Lisa Duggan, an NYU American Studies professor, addressed the gay marriage narrative, explaining that there is more to the story than the simple pro- or anti-gay marriage dichotomy. For Duggan, the success of the gay marriage bans is not so much an issue of homophobia, but about the symbolic meaning of the institution of marriage and its role in the patriotic national idea of the “proper family.” By idealizing marriage as the great equalizer, and putting it on a pedestal, the gay community actually strengthened the symbol of marriage as a pristine institution, and their fight backfired against them.

“Making marriage a legal issue rather than about pluralism and acceptance of different kinds of households was a real missed opportunity,” Duggan said. The movement, “lost the pressure to democratize and pluralize and de-center marriage, to provide all these alternative households recognition. Collective progressive organizing and vision building in a way is more egalitarian than single issue liberal reforms.”
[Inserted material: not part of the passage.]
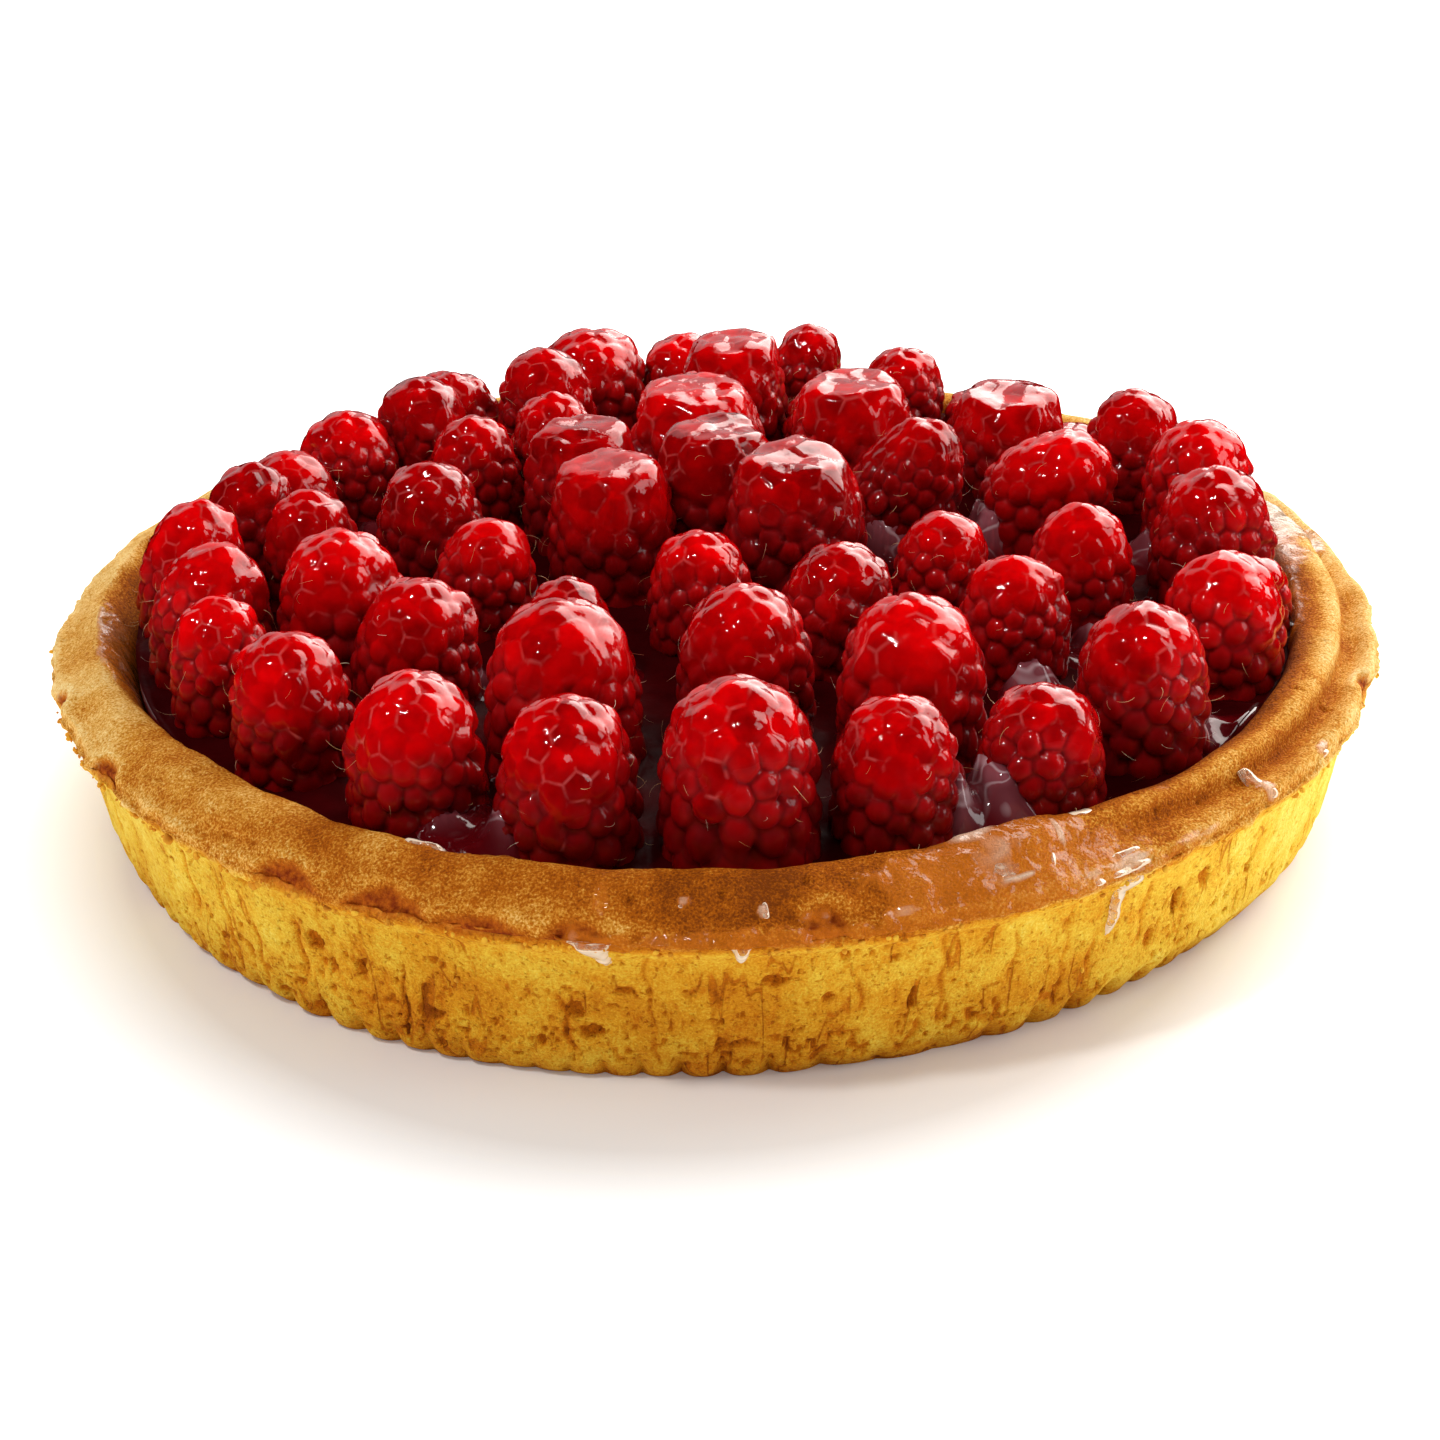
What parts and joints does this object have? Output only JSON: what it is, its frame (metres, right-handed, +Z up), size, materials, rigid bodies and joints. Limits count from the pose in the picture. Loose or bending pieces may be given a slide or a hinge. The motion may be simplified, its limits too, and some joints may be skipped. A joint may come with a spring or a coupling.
{
  "type": "raspberry tart",
  "caption": "Round glazed raspberry tart: a straight-walled shortcrust shell with an overhanging ragged rim, a set filling, and whole raspberries standing close together on top.",
  "frame": {"origin": "middle of the shell's underside, on the surface the tart rests on", "axes": "+Z up; -Y towards the side shown nearest; the tart is round about Z apart from the berries and the rim's unevenness"},
  "size_m": [0.2203, 0.22, 0.0538],
  "materials": {
    "crust": "baked shortcrust, matte and sandy: golden yellow wall, brown along the rim and the base",
    "filling": "set filling under a dark red-brown glaze, wet and glossy",
    "raspberry": "ripe raspberry under clear glaze, deep red and glossy"
  },
  "bodies": {
    "root": {"crust": "crust", "filling": "filling", "raspberry_01": "raspberry", "raspberry_02": "raspberry", "raspberry_03": "raspberry", "raspberry_04": "raspberry", "raspberry_05": "raspberry", "raspberry_06": "raspberry", "raspberry_07": "raspberry", "raspberry_08": "raspberry", "raspberry_09": "raspberry", "raspberry_10": "raspberry", "raspberry_11": "raspberry", "raspberry_12": "raspberry", "raspberry_13": "raspberry", "raspberry_14": "raspberry", "raspberry_15": "raspberry", "raspberry_16": "raspberry", "raspberry_17": "raspberry", "raspberry_18": "raspberry", "raspberry_19": "raspberry", "raspberry_20": "raspberry", "raspberry_21": "raspberry", "raspberry_22": "raspberry", "raspberry_23": "raspberry", "raspberry_24": "raspberry", "raspberry_25": "raspberry", "raspberry_26": "raspberry", "raspberry_27": "raspberry", "raspberry_28": "raspberry", "raspberry_29": "raspberry", "raspberry_30": "raspberry", "raspberry_31": "raspberry", "raspberry_32": "raspberry", "raspberry_33": "raspberry", "raspberry_34": "raspberry", "raspberry_35": "raspberry", "raspberry_36": "raspberry", "raspberry_37": "raspberry", "raspberry_38": "raspberry", "raspberry_39": "raspberry", "raspberry_40": "raspberry", "raspberry_41": "raspberry", "raspberry_42": "raspberry", "raspberry_43": "raspberry", "raspberry_44": "raspberry", "raspberry_45": "raspberry", "raspberry_46": "raspberry", "raspberry_47": "raspberry", "raspberry_48": "raspberry", "raspberry_49": "raspberry", "raspberry_50": "raspberry", "raspberry_51": "raspberry", "raspberry_52": "raspberry", "raspberry_53": "raspberry", "raspberry_54": "raspberry"}
  },
  "joints": []
}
At times the teach-in was full of academic terminology, long-winded rhetoric and abstract thought. But the professors did manage to widen the discussion of the presidential election results beyond the narrow narratives that have been used to easily explain away what happened on Nov. 2, which had left many students and voters feeling bewildered and disappointed. Sometimes the Ivory Tower can indeed enable people to slow down, open up their minds and attempt to explain important events in the American political landscape with more than a catch phrase.